Sarah Simpson

Sarah Simpson Column: If you don’t have anything nice to say…

Dear Sarah, the letter began.

I hope you mail a note from Slither to your daughter. What a sweet tender soul she is…

The letter-writer is right, my daughter is a lover of all creatures big and small. The writer picked up on this after reading my column about my love of receiving mail and my family’s dud of a road trip to Botanical Beach in March just after Provincial Health Officer Dr. Bonnie Henry had shut down the provincial parks.

My daughter and her dad saved a worm from a puddle that day and my kid wondered if she’d ever hear from the worm she’d named “Slither” again. I told her perhaps one day Slither would write her a thank-you note but it would probably be awhile. Snail mail is slow.

SEE RELATED: Too warm hearts, all you need is a stamp

Anyway, despite my best intentions, I hadn’t gotten around to sending her a letter from Slither. But this angel of a reader saved the day, dropping off a tiny greeting card and envelope and the outline of a letter from the worm for me at the office recently. I got right to it:

Dear [Redacted],

Thank you and your dad for helping me to safety.

I am fine and cozy in the ground and I promise

I won’t venture out again

into dangerous places.

Thank you.

I love you.

– Slither

I later sneaked it into the mailbox for my daughter to discover the next time we checked the mail together.

In her own letter, the writer said they’ve got a bit of a walk from their house to their mailbox and every so often they come across a worm on the road and pick them up to bring home to their garden.

“I don’t understand why a person will stomp on an ant — why!!? What for?” (S)he wrote. “I say this to people: ‘An ant has as much right to be here as you, and maybe more so!’ Sad to say humans are the real predators on this planet.”

The reader’s thoughtful, and delicately handwritten letter, hand-delivered to the office, was in stark contrast to an email message I’d received from another reader over the weekend in response to my column about my junk drawer.

SEE RELATED: The joys of a junk drawer

The reader’s email was as follows:

“Seriously? That picture is in some deserted trappers cabin right. The dirt so thick on the top of those drawer fronts you can see where your fingers have been — I couldn’t imagine having a meal there. Gross.”

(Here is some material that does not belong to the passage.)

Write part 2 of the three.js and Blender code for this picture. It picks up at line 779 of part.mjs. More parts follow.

I gotta tell ya, it wasn’t the kind of email I’d expected to wake up to — particularly because I take a lot of pride in having a clean house. Well, as clean as I can get it having a job and two kids and whatever else I get up to.

And anyway, I hadn’t even attached a photo to my junk drawer column!

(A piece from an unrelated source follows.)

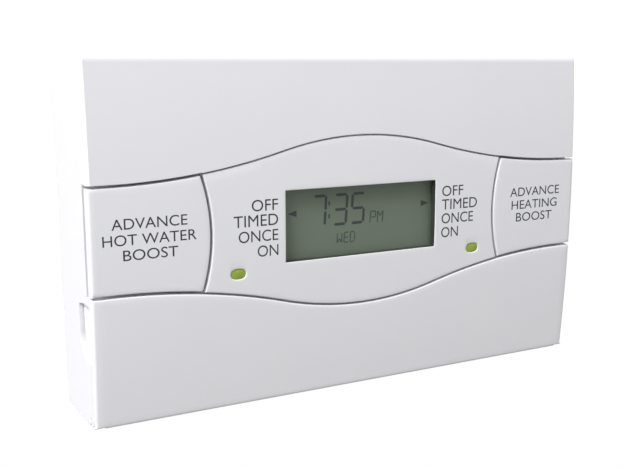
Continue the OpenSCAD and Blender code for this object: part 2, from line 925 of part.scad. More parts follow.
module rear_housing() {
    w = rear_half_w;
    h = rear_half_h;
    iw = w - rear_wall;
    ih = h - rear_wall;
    lo = deep_y - floor_t;
    color(off_white) difference() {
        block([-w, lo, -h], [w, rear_rim_y, h]);
        // recesses open to the wall: terminals and cables, the shallow middle, the screw lugs
        block([-iw, deep_y, step_z], [iw, 1, ih]);
        block([-iw, mid_y, low_step_z - rear_wall - eps], [iw, 1, step_z + eps]);
        block([-iw, deep_y, -ih], [iw, 1, low_step_z - rear_wall]);
        // the relay bay, open to the front
        block([-iw, lo - 1, low_step_z], [iw, mid_y - floor_t, step_z - rear_wall]);
        // slots for the contact blades
        for (i = [0 : terminals - 1]) block([terminal_x(i) - 0.65, lo - 1, blade_z - 2.3],
            [terminal_x(i) + 0.65, 0, blade_z + 2.3]);
        // the mode slider's window
        block([mode_x - mode_slot.x - 0.1, lo, mode_z - mode_slot.y - 0.1],
            [mode_x + mode_slot.x + 0.1, 0, mode_z + mode_slot.y + 0.1]);
        for (s = [-1, 1]) {
            for (z = [boss_top_z, boss_low_z]) rod_y(s * boss_x, z, case_screw_r + fit, lo - 1, 0);
            translate([s * lug_x, lug_screw_y, -h - 1]) cylinder(r = driver_r, h = rear_wall + 2);
            // slots that hang on the wall plate's hooks
            block([s * lug_x - 5, deep_y + 3, ih - eps], [s * lug_x + 5, -4.6, h + 1]);
        }
    }
}

module case_screws() {
    color(steel) for (s = [-1, 1]) for (z = [boss_top_z, boss_low_z])
        screw_y(s * boss_x, z, deep_y, case_screw_r - 0.05, floor_t + 6, 2 * case_screw_r, 1.6);
}

// ---- wall plate and terminals ----

module wall_plate() {
    lip = 1.2;
    color(off_white) difference() {
        union() {
            slab(-plate_t, 0) translate([-plate_half_w, plate_bottom])
                square([2 * plate_half_w, plate_top - plate_bottom]);
            // stiffening lip along the two ends
            for (s = [-1, 1])
                block([s * (plate_half_w - lip / 2) - lip / 2, -plate_t - 1, plate_bottom + 8],
                [s * (plate_half_w - lip / 2) + lip / 2, -plate_t + eps, plate_top - 8]);
            // hooks at the top
            for (s = [-1, 1]) {
                block([s * lug_x - 4, -6.8, plate_top - 1.6], [s * lug_x + 4, 0, plate_top]);
                block([s * lug_x - 4, -6.8, plate_top - eps], [s * lug_x + 4, -5.2, plate_top + 2.4]);
            }
            // lugs for the retaining screws, with two ribs each
            for (s = [-1, 1]) {
                block([s * lug_x - 5, -9, plate_bottom], [s * lug_x + 5, 0, plate_bottom + 2.4]);
                for (t = [-1, 1]) block([s * lug_x + t * 4.4 - 0.6, -9, plate_bottom],
                    [s * lug_x + t * 4.4 + 0.6, 0, plate_bottom + 4.4]);
            }
        }
        // fixing slots at the pitch of a flush wall box, on the centre line
        for (s = [-1, 1]) translate([s * fixing_pitch / 2, 0, 0]) slab(-plate_t - 1, 1)
            oblong(slot_l, slot_w);
        // cable entry
        block([-entry_w / 2, -plate_t - 1, 0], [entry_w / 2, 1, entry_h]);
        for (s = [-1, 1]) translate([s * lug_x, lug_screw_y, plate_bottom - 1])
            cylinder(r = 1.6, h = 5);
        // two more holes for a surface fixing
        for (s = [-1, 1]) rod_y(s * 45, plate_top - 8, 2.1, -plate_t - 1, 1);
    }
}

module terminal_block() {
    w = terminals * terminal_pitch / 2 + 1.2;
    color(white) difference() {
        block([-w, -10.2, terminal_z - 6.5], [w, -plate_t, terminal_z + 8]);
        for (i = [0 : terminals - 1]) translate([terminal_x(i), 0, 0]) {
            block([-3.7, -9, terminal_z - 7], [3.7, -3.4, terminal_z + 6.6]);
            block([-0.8, -11, blade_z - 2.4], [0.8, -8.9, blade_z + 2.4]);
            rod_y(0, terminal_z + 3.4, 2.8, -11, -8.9);
        }
    }
}

module terminal_clamps() {
    color(brass) for (i = [0 : terminals - 1]) translate([terminal_x(i), 0, 0]) difference() {
        block([-3.4, -8.8, terminal_z - 6], [3.4, -3.5, terminal_z + 6.4]);
        block([-0.55, -9, blade_z - 2.2], [0.55, -4.3, blade_z + 2.2]);
        translate([0, -5.6, terminal_z - 0.2]) cylinder(r = 1.7, h = 7);
        rod_y(0, terminal_z + 3.4, 1.6, -9, -6);
    }
}

module terminal_screws() {
    color(steel) for (i = [0 : terminals - 1]) translate([terminal_x(i), 0, terminal_z + 3.4])
        difference() {
            union() {
                rod_y(0, 0, 1.5, -8.9, -7.2);
                rod_y(0, 0, 2.5, -10.1, -8.9 + eps);
            }
            block([-3, -11, -0.4], [3, -9.7, 0.4]);
        }
}

module earth_terminal() {
    color(brass) difference() {
        block([earth_x - 3.5, -8.6, terminal_z - 5], [earth_x + 3.5, -plate_t, terminal_z + 5]);
        translate([earth_x, -5, terminal_z - 6]) cylinder(r = 1.9, h = 12);
        rod_y(earth_x, terminal_z, 1.6, -9, -5);
    }
}

module earth_screw() {
    color(steel) difference() {
        union() {
            rod_y(earth_x, terminal_z, 1.5, -8.7, -7);
            rod_y(earth_x, terminal_z, 2.5, -10, -8.65);
        }
        block([earth_x - 3, -11, terminal_z - 0.4], [earth_x + 3, -9.6, terminal_z + 0.4]);
    }
}

module retaining_screws() {
    color(steel) for (s = [-1, 1]) translate([s * lug_x, lug_screw_y, plate_bottom]) difference() {
        union() {
            cylinder(r = 1.5, h = 4.2);
            translate([0, 0, -1.3]) cylinder(r = 2.6, h = 1.3);
        }
        block([-3, -0.4, -1.5], [3, 0.4, -0.7]);
    }
}

module left_button() {
    mirror([1, 0, 0]) big_button();
}

module right_button() {
    big_button();
}

front_housing();
display_fascia();
display_window();
lcd_panel();
lcd_frame();
left_light_guide();
right_light_guide();
left_button();
right_button();
flap();
select_key_left();
set_key();
day_key();
minus_key();
plus_key();
copy_key();
select_key_right();
circuit_board();
board_screws();
key_switches();
button_switches();
status_leds();
microcontroller();
crystal();
water_relay();
heating_relay();
power_transformer();
mains_capacitor();
smoothing_capacitor();
fuse();
backup_cell();
mode_switch();
mode_slider();
contact_blades();
rear_housing();
case_screws();
wall_plate();
terminal_block();
terminal_clamps();
terminal_screws();
earth_terminal();
earth_screw();
retaining_screws();
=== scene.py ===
# %% [markdown]
# # A heating programmer for a wall
#
# The object is a two-channel programmer: a white ABS case with a curved front, a display
# panel between two wide push buttons, and a flap along the bottom that hides the keys.
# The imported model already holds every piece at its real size. This lesson gives each
# piece its finish, and rebuilds the mouldings that a hand or an eye meets first, because
# a real moulding has a small radius on every edge and a plain solid has none.

# %% Load the frame
import json
import math

import bmesh
import bpy
import numpy as np
from mathutils import Euler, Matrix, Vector


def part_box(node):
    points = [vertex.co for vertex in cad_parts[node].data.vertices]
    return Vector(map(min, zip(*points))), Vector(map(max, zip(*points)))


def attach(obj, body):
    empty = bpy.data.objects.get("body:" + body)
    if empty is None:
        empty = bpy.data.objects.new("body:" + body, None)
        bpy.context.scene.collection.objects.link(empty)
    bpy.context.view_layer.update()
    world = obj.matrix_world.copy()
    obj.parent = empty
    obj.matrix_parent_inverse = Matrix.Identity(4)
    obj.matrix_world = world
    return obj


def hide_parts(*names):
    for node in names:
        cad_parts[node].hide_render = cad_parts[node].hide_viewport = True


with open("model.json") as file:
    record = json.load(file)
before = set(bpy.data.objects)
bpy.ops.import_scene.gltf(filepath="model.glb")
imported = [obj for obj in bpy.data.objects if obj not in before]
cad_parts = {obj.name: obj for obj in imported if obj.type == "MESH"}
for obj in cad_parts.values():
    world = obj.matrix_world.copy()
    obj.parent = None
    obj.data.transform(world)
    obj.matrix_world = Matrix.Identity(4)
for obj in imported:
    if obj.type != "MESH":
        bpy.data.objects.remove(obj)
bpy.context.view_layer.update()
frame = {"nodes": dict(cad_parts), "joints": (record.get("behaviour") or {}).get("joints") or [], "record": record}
nodes = frame["nodes"]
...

It turns out another publication in my company had added a stock photograph to my column when they posted it online. It was indeed a disgusting cabinet and the emailer’s comments, although not necessary, were totally accurate.

I was annoyed and I did something I don’t usually do with notes like that.

I wrote back.

Before I’d had my coffee.

I told him I didn’t think it was kind to shame me for what he thought was the condition of my house. I told him if he didn’t have anything nice to say, perhaps he ought not say anything at all. I mean he WAS replying to a Bright Side column that tries to focus on the good things. Right?

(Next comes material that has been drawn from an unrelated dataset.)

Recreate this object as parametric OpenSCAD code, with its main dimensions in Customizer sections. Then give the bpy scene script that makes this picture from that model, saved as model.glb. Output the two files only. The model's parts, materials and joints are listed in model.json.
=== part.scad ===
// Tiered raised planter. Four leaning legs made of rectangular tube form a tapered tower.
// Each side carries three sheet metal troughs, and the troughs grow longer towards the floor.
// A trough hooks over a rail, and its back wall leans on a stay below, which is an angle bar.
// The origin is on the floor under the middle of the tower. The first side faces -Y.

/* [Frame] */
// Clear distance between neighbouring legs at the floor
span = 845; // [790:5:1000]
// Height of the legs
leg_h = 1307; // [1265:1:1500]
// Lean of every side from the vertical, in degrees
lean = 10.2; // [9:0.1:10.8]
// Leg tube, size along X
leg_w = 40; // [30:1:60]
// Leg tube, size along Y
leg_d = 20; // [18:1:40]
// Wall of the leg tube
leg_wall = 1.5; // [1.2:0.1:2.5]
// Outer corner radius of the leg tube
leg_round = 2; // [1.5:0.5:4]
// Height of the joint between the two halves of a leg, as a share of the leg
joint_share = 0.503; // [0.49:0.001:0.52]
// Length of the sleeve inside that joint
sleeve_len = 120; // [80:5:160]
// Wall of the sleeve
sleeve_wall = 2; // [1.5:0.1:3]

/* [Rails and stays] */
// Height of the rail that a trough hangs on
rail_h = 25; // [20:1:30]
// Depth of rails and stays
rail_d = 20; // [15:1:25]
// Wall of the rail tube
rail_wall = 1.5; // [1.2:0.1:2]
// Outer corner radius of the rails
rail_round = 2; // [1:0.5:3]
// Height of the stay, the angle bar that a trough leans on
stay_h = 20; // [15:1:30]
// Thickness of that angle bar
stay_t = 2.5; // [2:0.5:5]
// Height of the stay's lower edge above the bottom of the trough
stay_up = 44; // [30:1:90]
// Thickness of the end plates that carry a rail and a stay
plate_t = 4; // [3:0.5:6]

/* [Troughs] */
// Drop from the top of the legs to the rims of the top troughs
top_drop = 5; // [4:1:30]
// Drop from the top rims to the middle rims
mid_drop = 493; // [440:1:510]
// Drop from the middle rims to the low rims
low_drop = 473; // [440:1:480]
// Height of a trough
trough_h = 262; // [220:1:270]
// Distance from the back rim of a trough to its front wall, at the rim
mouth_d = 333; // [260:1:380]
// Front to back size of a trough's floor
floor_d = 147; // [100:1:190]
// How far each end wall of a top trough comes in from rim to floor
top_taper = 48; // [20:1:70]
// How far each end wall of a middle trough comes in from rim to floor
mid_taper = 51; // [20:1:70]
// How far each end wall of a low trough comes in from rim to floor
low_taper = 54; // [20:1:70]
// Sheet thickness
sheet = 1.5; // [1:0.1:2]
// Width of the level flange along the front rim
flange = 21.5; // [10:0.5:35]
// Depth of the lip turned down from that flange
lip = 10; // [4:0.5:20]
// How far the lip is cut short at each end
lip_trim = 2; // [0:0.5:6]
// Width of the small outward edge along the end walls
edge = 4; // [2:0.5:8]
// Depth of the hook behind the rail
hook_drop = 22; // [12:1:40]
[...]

To his credit, he replied the following day:

“You are absolutely right my friend, and I knew the answer, but does the publication know how that looks for you? They need to be informed by you. Sorry but sometimes we need to be critical to get things fixed.”

I’m still not sure how I feel about his email and follow up. He does have a point but I’m not too keen on the way he went about making it.

Determined not to let one annoying email wreck my day, I opted to take my daughter for a walk… to the mailbox.

You’ll never guess what was inside.

“A tiny note!” she said, carefully ripping the envelope open from the bottom. “We finally got it! It’s been a long time! Read it! Read it!”

I read the note, written just as the letter-writer had suggested. My child had the widest eyes and the biggest grin as she listened carefully. She then clutched the letter as if it was made of gold.

Then came the half-hour of non-stop chatter.

“Think we should write him one back? We could send it in the mail to him but it has to be small! Small enough so he can read it! I hope Slither can read. Do you think he can read? How does he hold a pen? We can make a little card when we get home….”

A little girls’ day was made all because an anonymous reader took the time to send a thoughtful note. It made my day, too. I’m not going to let that email take up any more of my headspace. Instead, I’ll just keep looking at the bright side.